Navy Cmdr. Jeffrey D. Gordon, a Pentagon spokesman, said the Defense Department was working closely with its interagency counterparts in “building a case against KSM and scores of other men at Guantanamo alleged to have committed law of war violations -- including the attacks of 9/11, USS Cole bombing [in 2000] and East Africa embassy bombings [in 1998].”
Neither those two men nor CIA spokesman George E. Little would comment on whether the FBI investigations were being conducted to bolster shortcomings in the cases against Mohammed and the others that are, at least in part, the result of CIA interrogations.
FBI officials interviewed for this article emphasized that the bureau’s probes should not be viewed as a repudiation of the CIA’s efforts, noting that the spy agency’s primary responsibility has been to gather intelligence to prevent further attacks, not collect evidence for trial.
But some former and current U.S. officials said concerns about the potential inadmissibility of the CIA interrogations, and the controversy surrounding them, were the primary reasons the FBI agents were sent to gather more evidence, in some cases reinterviewing suspects and witnesses.
The FBI and CIA have appeared to be headed for a collision on the issue of detainee interrogations since shortly after the September 2001 attacks.
From the outset, the FBI has played a central role in the hunt for Al Qaeda leaders, helping the CIA, the military and foreign governments track them and process evidence against them. FBI agents initially helped interview some of the suspects, with an eye toward gathering evidence for a criminal trial.
After Mohammed’s March 2003 capture in Pakistan, some FBI agents and federal prosecutors made clear they wanted him tried before a jury. The Al Qaeda leader had been indicted by a federal grand jury in New York in 1996 for his role in an alleged Philippines-based plot to blow up U.S. airliners in mid-flight over the Pacific Ocean.
But the CIA moved aggressively to take over the interrogations of Mohammed and other senior Al Qaeda detainees, beginning with suspected training camp coordinator Abu Zubeida, who was captured in Pakistan in 2002. Some current and former FBI officials said the spy agency began using coercive techniques such as waterboarding, or simulated drowning, in an effort to get the detainees to talk immediately about the terrorist network’s plans.
CIA officials told The Times that the FBI wasn’t getting crucial information about pending attacks out of Zubeida that they knew he possessed, and that their “enhanced” techniques ultimately worked better and faster.
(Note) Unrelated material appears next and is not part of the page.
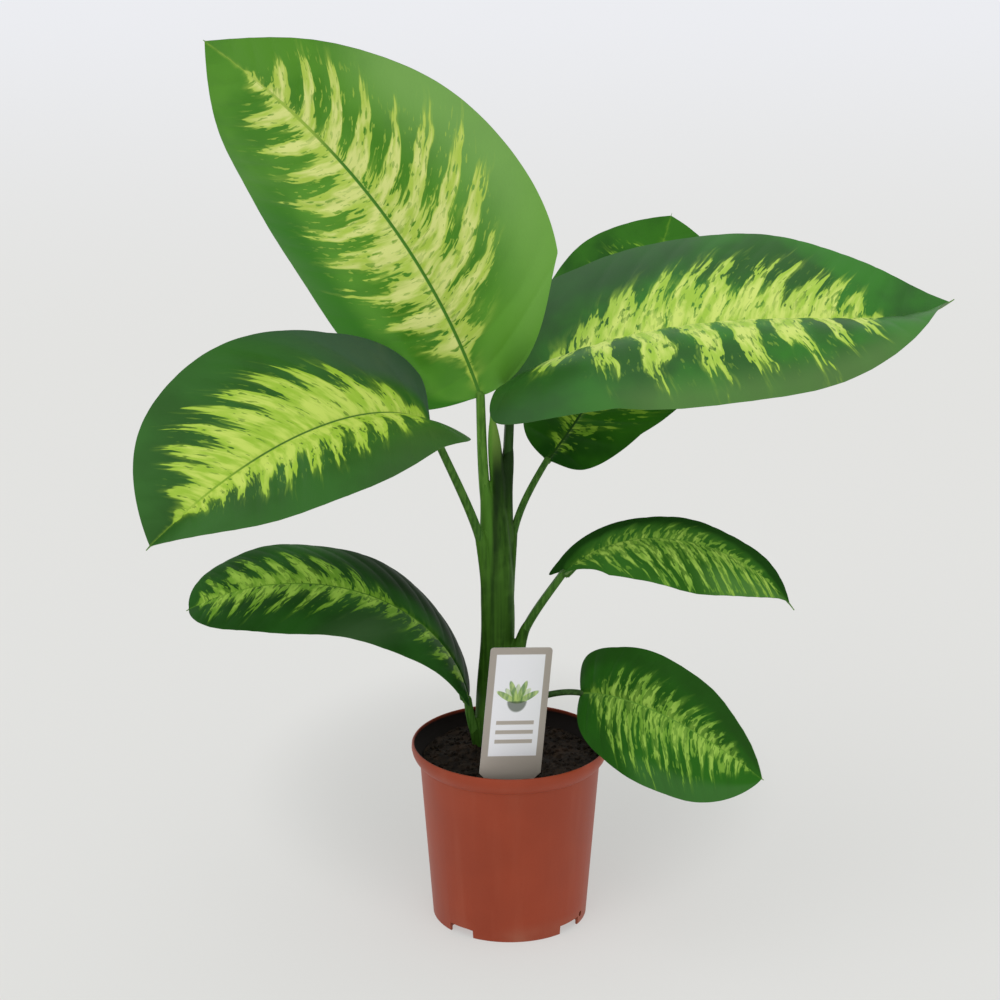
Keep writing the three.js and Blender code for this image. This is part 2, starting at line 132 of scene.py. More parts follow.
class Finish:
    """A named material: its ground colour, the constants of its surface, and the nodes added to them."""

    def __init__(self, name, ground, **constants):
        self.colour = paint(ground)
        self.material = bpy.data.materials.new(name)
        self.material.use_nodes = True
        self.tree = self.material.node_tree
        self.surface = self.tree.nodes["Principled BSDF"]
        for socket, value in constants.items():
            self.surface.inputs[socket.replace("_", " ")].default_value = value

    def node(self, kind, settings, inputs, output=0):
        """Any node, with its settings made first, then the values or links of its sockets."""
        made = self.tree.nodes.new(kind)
        for name, value in settings.items():
            setattr(made, name, value)
        for key, value in inputs.items():
            if isinstance(value, Wire):
                self.tree.links.new(value.socket, made.inputs[key])
            else:
                made.inputs[key].default_value = value
        return Wire(self, made.outputs[output])

    def ramp(self, stops, value):
        """Colours at positions along a value from 0 to 1."""
        wire = self.node("ShaderNodeValToRGB", {}, {0: value})
        elements = wire.socket.node.color_ramp.elements
        while len(elements) < len(stops):
            elements.new(0.5)
        for element, (position, colour) in zip(elements, stops):
            element.position = position
            element.color = colour
        return wire

    def blend(self, share, low, high):
        """The colour low where share is 0, and high where it is 1."""
        return self.node("ShaderNodeMix", {"data_type": "RGBA"}, {0: share, 6: low, 7: high}, 2)

    def coat(self, share, colour):
        """Lays a colour, as hexadecimal digits or a value, over the one so far, as thick as share."""
        over = paint(colour) if isinstance(colour, str) else colour
        self.colour = self.blend(share, self.colour, over)

    def place(self):
        return self.node("ShaderNodeTexCoord", {}, {}, "Object")

    def carried(self, name):
        """The three parts of a vector that the mesh carries at its points."""
        return self.parts(self.node("ShaderNodeAttribute", {"attribute_name": name}, {}, "Vector"))

    def parts(self, vector):
        return [self.node("ShaderNodeSeparateXYZ", {}, {0: vector}, axis) for axis in range(3)]

    def joined(self, x, y, z=0.0):
        return self.node("ShaderNodeCombineXYZ", {}, {0: x, 1: y, 2: z})

    def noise(self, vector, scale, detail=2.0, rough=0.5):
        inputs = {"Vector": vector, "Scale": scale, "Detail": detail, "Roughness": rough}
        return self.node("ShaderNodeTexNoise", {}, inputs)

    def streaks(self, x, y, z=0.0, detail=2.0):
        """Noise that is drawn out, by a scale of its own along each axis."""
        return self.noise(self.joined(x, y, z), 1.0, detail)

    def relief(self, height, distance, strength=1.0):
        bump = self.node("ShaderNodeBump", {}, {"Height": height, "Distance": distance, "Strength": strength})
        self.feed("Normal", bump)

    def feed(self, socket, wire):
        self.tree.links.new(wire.socket, self.surface.inputs[socket])

    def done(self):
        """The material, with its colour so far on its surface."""
        self.feed("Base Color", self.colour)
        return self.material


def paint(code):
    """A linear colour with full alpha, from six hexadecimal digits."""
    shares = [int(code[i:i + 2], 16) / 255 for i in (0, 2, 4)]
    return tuple(s / 12.92 if s <= 0.04045 else ((s + 0.055) / 1.055) ** 2.4 for s in shares) + (1.0,)


bpy.ops.mesh.primitive_plane_add(size=FLOOR_SIZE)
floor = bpy.context.object
floor.name = "floor"
floor_finish = Finish(
    "pale_floor", "9d9d9b", Roughness=1.0, Specular_IOR_Level=0.0, Emission_Strength=FLOOR_GLOW)
floor_x, floor_y, _ = floor_finish.parts(floor_finish.place())
far = floor_y.rise(*FLOOR_FADE)
floor_finish.coat(far, "a0a1a4")
glow = floor_finish.blend(far, (0.99, 0.99, 0.975, 1), (1.12, 1.13, 1.18, 1))
# Painted shadow: the floor's glow is dimmed in an oval behind the pot, where the plant's shadow falls.
across, back = floor_x - SHADE_PLACE[0], floor_y - SHADE_PLACE[1]
shade = 1 - ((across / SHADE_RADII[0]) ** 2 + (back / SHADE_RADII[1]) ** 2).rise(0.1, 1.0)
floor_finish.feed("Emission Color", floor_finish.blend(shade * SHADE_SHARE, glow, (0, 0, 0, 1)))
floor.data.materials.append(floor_finish.done())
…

Current and former FBI officials said those CIA techniques resulted in false confessions that were obtained illegally.
By mid-2002, several former agents and senior bureau officials said, they had begun complaining that the CIA-run interrogation program amounted to torture and was going to create significant problems down the road -- particularly if the Bush administration was ever forced to allow the Al Qaeda suspects to face their accusers in court.
Some went to FBI Director Robert S. Mueller III, according to the former bureau officials. They said Mueller pulled many of the agents back from playing even a supporting role in the interrogations to avoid exposing them to legal jeopardy, in the belief that White House and Justice Department opinions authorizing the coercive techniques might be overturned.
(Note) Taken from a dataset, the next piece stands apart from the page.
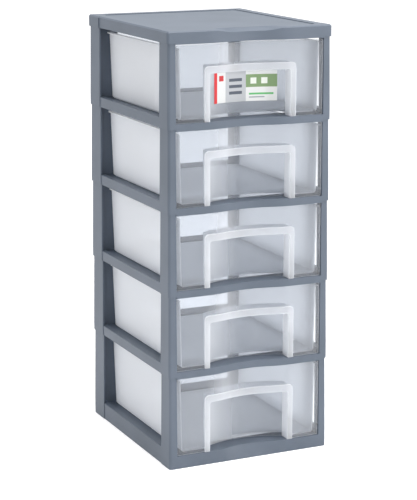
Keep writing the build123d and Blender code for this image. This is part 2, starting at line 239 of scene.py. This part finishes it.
# ---- mesh helpers --------------------------------------------------------------------------
def select_only(obj):
    bpy.ops.object.select_all(action="DESELECT")
    obj.select_set(True)
    bpy.context.view_layer.objects.active = obj


def dressed_copy(node, edge):
    """Copy of a CAD node with merged corners, flat faces made whole and its edges rounded."""
    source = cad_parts[node]
    select_only(source)
    bpy.ops.object.duplicate()
    piece = bpy.context.view_layer.objects.active
    piece.name = node + "_look"
    bpy.ops.object.mode_set(mode="EDIT")
    bpy.ops.mesh.select_all(action="SELECT")
    bpy.ops.mesh.remove_doubles(threshold=MERGE)
    bpy.ops.mesh.dissolve_limited(angle_limit=FLAT_ANGLE)
    bpy.ops.object.mode_set(mode="OBJECT")
    bevel = piece.modifiers.new("edge", "BEVEL")
    bevel.width = edge
    bevel.segments = EDGE_STEPS
    bevel.limit_method = "ANGLE"
    bevel.angle_limit = EDGE_ANGLE
    bevel.use_clamp_overlap = True
    bpy.ops.object.modifier_apply(modifier="edge")
    bpy.ops.object.shade_smooth_by_angle(angle=SMOOTH_ANGLE)
    normals = piece.modifiers.new("normals", "WEIGHTED_NORMAL")
    normals.keep_sharp = True
    bpy.ops.object.modifier_apply(modifier="normals")
    return piece


def paint(piece, *materials):
    piece.data.materials.clear()
    for material in materials:
        piece.data.materials.append(material)


def bay_at(x):
    """How far the bay sets the front back at x: a hollow curve between two swelling ones."""
    share = abs(x) / BAY_HALF
    if share > 1:
        return 0.0
    if share > 0.5:
        return BAY_DEPTH * 2 * (1 - share) ** 2
    return BAY_DEPTH * (1 - 2 * share ** 2)


def mark_thick(piece, rim):
    """Gives the band, the front wall's edges and the tray's rim the second material."""
    for face in piece.data.polygons:
        back = face.center.y - FRONT_Y - bay_at(face.center.x)
        on_band = back < PANEL_BACK - BAND_MARGIN
        on_edge = back < EDGE_BACK and abs(face.normal.y) < 0.5
        on_rim = back > EDGE_BACK and face.center.z > rim - RIM_T
        face.material_index = int(on_band or on_edge or on_rim)


# ---- the tower -----------------------------------------------------------------------------
def dress(node, body, material, edge):
    piece = dressed_copy(node, edge)
    paint(piece, material)
    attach(piece, body)
    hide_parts(node)
    return piece


grey = grey_polypropylene()
wall = milky_polypropylene("milky_polypropylene", *WALL_SHARES)
thick = milky_polypropylene("thick_milky_polypropylene", *THICK_SHARES)
for name in FRAMES:
    dress(name, "tower", grey, FRAME_EDGE)
for storey, name in enumerate(DRAWERS):
    drawer = dress(name, name + "_body", wall, DRAWER_EDGE)
    paint(drawer, wall, thick)
    seam = PLINTH + BOTTOM_STOREY + storey * PITCH
    mark_thick(drawer, seam - RIM_BELOW)
paint(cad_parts["label_card"], card_stock())


# ---- studio --------------------------------------------------------------------------------
def seen_directly(material):
    """1 where the camera, a mirror or clear plastic looks at the surface, else 0."""
    path = add_node(material, "ShaderNodeLightPath")
    total = path.outputs["Is Camera Ray"]
    for ray in ("Is Glossy Ray", "Is Transmission Ray"):
        total = add_node(material, "ShaderNodeMath", {0: total, 1: path.outputs[ray]},
                         operation="MAXIMUM").outputs[0]
    return total


def studio_floor():
    """Plain white floor, seen white, with the tower's soft shadow."""
    bpy.ops.object.select_all(action="DESELECT")
    bpy.ops.mesh.primitive_plane_add(size=FLOOR_SIZE, location=(0, 0, 0))
    floor = bpy.context.view_layer.objects.active
    floor.name = "studio_floor"
    material, shader = new_material("floor_paper")
    lift = add_node(material, "ShaderNodeMath", {0: seen_directly(material)}, operation="MULTIPLY")
    lift.inputs[1].default_value = FLOOR_LIFT
    set_sockets(shader, Base_Color=linear(FLOOR_PAPER), Roughness=0.9, Specular_IOR_Level=0.0,
                Emission_Color=(1, 1, 1, 1))
    material.node_tree.links.new(lift.outputs[0], shader.inputs["Emission Strength"])
    floor.data.materials.append(material)


def studio_world():
    """White surroundings: WORLD_LIGHT on the object, full white where they are seen."""
    world = bpy.data.worlds.new("studio")
    bpy.context.scene.world = world
    world.use_nodes = True
    background = world.node_tree.nodes["Background"]
    background.inputs["Color"].default_value = (1, 1, 1, 1)
    strength = add_node(world, "ShaderNodeMapRange", {"Value": seen_directly(world)},
                        To_Min=WORLD_LIGHT, To_Max=1.0)
    world.node_tree.links.new(strength.outputs["Result"], background.inputs["Strength"])


def soft_lamp(name, place, target, size, watts):
    bpy.ops.object.light_add(type="AREA", location=place)
    lamp = bpy.context.view_layer.objects.active
    lamp.name = name
    lamp.data.shape = "SQUARE"
    lamp.data.size = size
    lamp.data.energy = watts
    aim = Vector(target) - Vector(place)
    lamp.rotation_euler = aim.to_track_quat("-Z", "Y").to_euler()


def photo_camera():
    camera = bpy.data.cameras.new("photo_camera")
    camera.sensor_width = SENSOR
    camera.lens = FOCAL_PIXELS * SENSOR / max(IMAGE_WIDE, IMAGE_HIGH)
    holder = bpy.data.objects.new("photo_camera", camera)
    bpy.context.scene.collection.objects.link(holder)
    holder.location = CAMERA_PLACE
    holder.rotation_euler = Vector(CAMERA_LOOK).to_track_quat("-Z", "Y").to_euler()
    bpy.context.scene.camera = holder


studio_floor()
studio_world()
for lamp_values in LAMPS:
    soft_lamp(*lamp_values)
photo_camera()

view = bpy.context.scene.view_settings
view.view_transform = "Standard"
“Those guys were using techniques that we didn’t even want to be in the room for,” one senior federal law enforcement official said. “The CIA determined they were going to torture people, and we made the decision not to be involved.”
A senior FBI official who since has retired said he also complained about the lack of usable evidence and admissible statements being gathered. “We knew there were going to be problems back then. But nobody was listening,” he said. “Now they have to live with the policy that they have adopted. I don’t know if anyone thought of the consequences.”
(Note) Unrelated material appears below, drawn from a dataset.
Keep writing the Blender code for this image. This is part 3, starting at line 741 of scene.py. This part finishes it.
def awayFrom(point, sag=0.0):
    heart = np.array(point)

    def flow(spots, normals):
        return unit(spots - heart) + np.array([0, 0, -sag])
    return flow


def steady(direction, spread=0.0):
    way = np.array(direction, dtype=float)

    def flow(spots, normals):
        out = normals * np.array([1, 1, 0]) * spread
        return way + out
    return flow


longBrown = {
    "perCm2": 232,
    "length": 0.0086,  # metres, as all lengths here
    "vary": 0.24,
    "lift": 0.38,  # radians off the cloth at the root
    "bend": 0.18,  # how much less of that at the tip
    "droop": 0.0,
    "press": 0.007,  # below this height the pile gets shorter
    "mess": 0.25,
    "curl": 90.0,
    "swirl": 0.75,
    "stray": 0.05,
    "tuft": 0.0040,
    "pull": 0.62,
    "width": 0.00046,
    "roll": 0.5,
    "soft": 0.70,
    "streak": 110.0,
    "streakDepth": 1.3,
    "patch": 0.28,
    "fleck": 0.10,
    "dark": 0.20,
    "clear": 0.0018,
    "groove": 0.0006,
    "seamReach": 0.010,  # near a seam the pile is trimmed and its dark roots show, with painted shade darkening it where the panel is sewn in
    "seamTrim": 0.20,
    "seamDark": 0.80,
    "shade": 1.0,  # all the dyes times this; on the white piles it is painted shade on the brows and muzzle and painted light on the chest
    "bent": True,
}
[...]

Another retired FBI agent who helped lead the bureau’s Al Qaeda investigations said one fundamental flaw in the tribunal process was that the accused terrorists might be granted the right to confront their accusers in court -- even a military one. And the CIA is likely to prohibit its officers from taking the stand to face cross-examination about their interrogation techniques and other highly classified aspects of the spy agency’s detainee program.
“They have put themselves in a very bad situation here,” the former agent said. “They have to redo everything because they have to come up with clean statements from these [detainees], if they can get them, obtained by law enforcement people who can actually testify. The CIA agents are not going to testify, nor should they.”
Pentagon spokesman Gordon and CIA spokesman Little said no decision had been made on how much information gathered by the CIA, including the interrogations, would be allowed into evidence at the commissions. They also said it was too early to tell whether the CIA agents would testify, although the courtrooms for the military commissions, Gordon said, would be designed with partitions to protect the witnesses’ identities and with mute buttons to allow for classified testimony.
“When it comes to the high-value detainees,” Little said, “it was, most of all, the efforts of the CIA -- following a lawful, effective and safe process -- that led these terrorists to share concrete, actionable intelligence that our government used to identify other terrorist figures and disrupt their activities.”
Some former FBI officials and legal analysts said that even if evidence gathered through the CIA interrogations were admissible, it had lost significant credibility because of the allegations of coercion and torture.
CIA officials have said that they never tortured the detainees and that they operated within the law.
Ultimately, some of the terrorism suspects confessed. But the coercive techniques made even some CIA officials skeptical of whether their confessions were believable, much less sustainable in any court, one former CIA counter-terrorism covert officer said.
The decision to minimize the FBI’s role in interrogating the suspects “was regarded by many as really being in error, in part because [CIA officers] don’t have the expertise as to what is evidentiary and what isn’t,” the official said. “And now there are all of these consequences.”
Musa of Amnesty International said: “People like KSM should be held accountable. And the real tragedy would be that the focus of the commissions won’t be on scrutinizing the conduct of Mohammed and the others, but on the conduct of the CIA.”
Federal law enforcement officials believe they have gathered enough admissible evidence to try the high-value detainees. “We’ve redone everything, and everything is fine,” one official said. “So what’s the harm?”